Non sarebbe fuori dal mondo pensare che potrebbe nascere persino un comitato “spiagge libere” dopo che anni fa – qualcuno si ricorderà – nacque il comitato pro auto a motore euro 0, in nome della libertà individuale o giù di lì. Le spiagge bianche hanno anche avuto le bandiere blu (che greenreport.it da sempre contesta), ma mettiamo da parte anche questo. Pensiamo invece ad altre situazioni del nostro territorio: l’Eni di Livorno, ai tempi lo Stanic. Attorno al quale fu costruito il ben noto insediamento abitativo chiamato Villaggio Emilio. Di certo si poteva non costruirlo, ma poi andarci ad abitare è stata (crediamo) una scelta individuale. Si dirà che ai tempi non si sapevano molte cose, oggi invece… Va bene, ma allora perché si continua ad andare alle spiagge bianche, se non altro di fronte e alla foce degli scarichi di un’industria chimica come la Solvay (c’è chi ci porta anche i bambini) e poi si fanno le battaglie contro il rigassificatore, per dirne un’altra, che stazionerà a diverse miglia dal mare? Ma se, usiamo un tema caro agli oppositori, dovesse esplodere la Solvay – che inquini o no – non sarebbe un problema frequentare la spiaggia là sotto a poche centinaia di metri?

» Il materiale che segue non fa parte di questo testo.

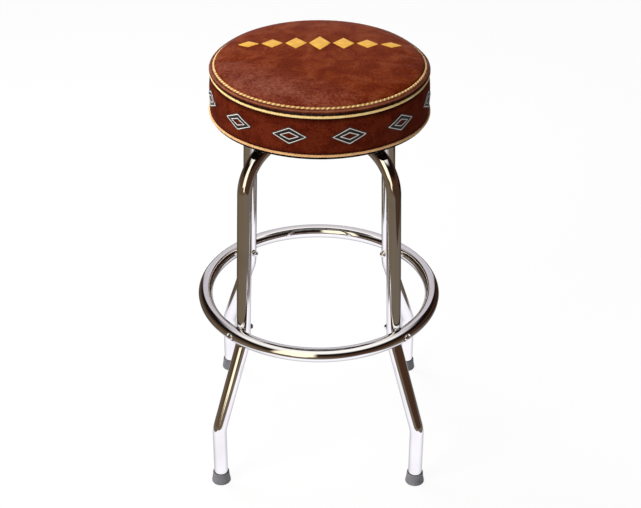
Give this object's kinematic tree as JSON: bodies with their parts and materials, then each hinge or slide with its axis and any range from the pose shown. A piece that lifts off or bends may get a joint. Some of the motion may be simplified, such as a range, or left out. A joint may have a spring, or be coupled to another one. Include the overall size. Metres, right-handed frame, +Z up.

Qualcuno potrebbe argomentare giustamente che non è detto che chi frequenta le spiagge bianche, siano anche tra coloro che contestano il rigassificatore o le pale eoliche o altri impianti ritenuti nefasti per l’ambiente, tuttavia l’ulteriore domanda da porsi è: chi parla per conto della “gente” a nome di chi parla? E chi va dietro a chi ritiene di parlare per la gente, a che gente poi fa riferimento? Sarà un caso se chi abita nella zona le spiagge bianche le chiama il fosso?
E arriviamo al punto: se questo modello economico non ci piace e lo vogliamo cambiare perché produce inquinamento e depaupera le risorse del pianeta, il criterio del bello non è accettabile come unico parametro per prendere una decisione; quello della scelta dal basso men che meno; l’unico valido è quello della sostenibilità ambientale e sociale che, attenzione, non vuol dire zero qualcosa (rifiuti, impatti, emissioni) perché non esiste niente che non abbia impatto. Diversamente sarà bene chiarirsi: se si contesta tutto, vuol dire che ci va bene quello che abbiamo.
Se si contesta il petrolio, ma anche le rinnovabili e il gas, ci teniamo non solo il petrolio, ma siccome va riducendosi, ci teniamo anche il carbone (per non parlare del nucleare). Se vogliamo aumentare la raccolta differenziata dei rifiuti urbani – anche se non è l’approccio giusto da cui partire per pensare di dare una risposta incisiva per la gestione dei rifiuti – bisogna che si abbia chiaro cosa significa avviarli al riciclo, ovvero un processo industriale che ci restituirà materia seconda cui trovare mercato e scarti cui trovare una destinazione: ogni chilo di carta avviata al riciclo crea mezzo chilo di rifiuti speciali (pulper e fanghi di cartiera) che hanno solo due strade, essere bruciati recuperando così l’energia; oppure smaltiti in discarica. Plastica e vetro, con percentuali e scarti diversi, stanno dentro questo meccanismo. Queste che qualcuno chiama “nocività” qualcuno deve trattarle, ma se poi “nocivo” diventa chi le tratta come si fa ad andare avanti? Parlare dei rifiuti non urbani, quattro volte quelli urbani, darebbe poi la reale dimensione dell’abissale differenza che c’è tra le chiacchiere, chi gli va dietro e i la realtà dei fatti.
Anche solo mettere un piede in mare ha un impatto, anche accendere un fiammifero produce C02. La legge dell’entropia ci obbliga a fare i conti con i nostri scarti e i consumi di materia ed energia; pensare che questi spariscano perché spariscono davanti agli occhi gli impianti è come credere che, siccome sono bianche, le spiagge di Vada siano davvero i Caraibi.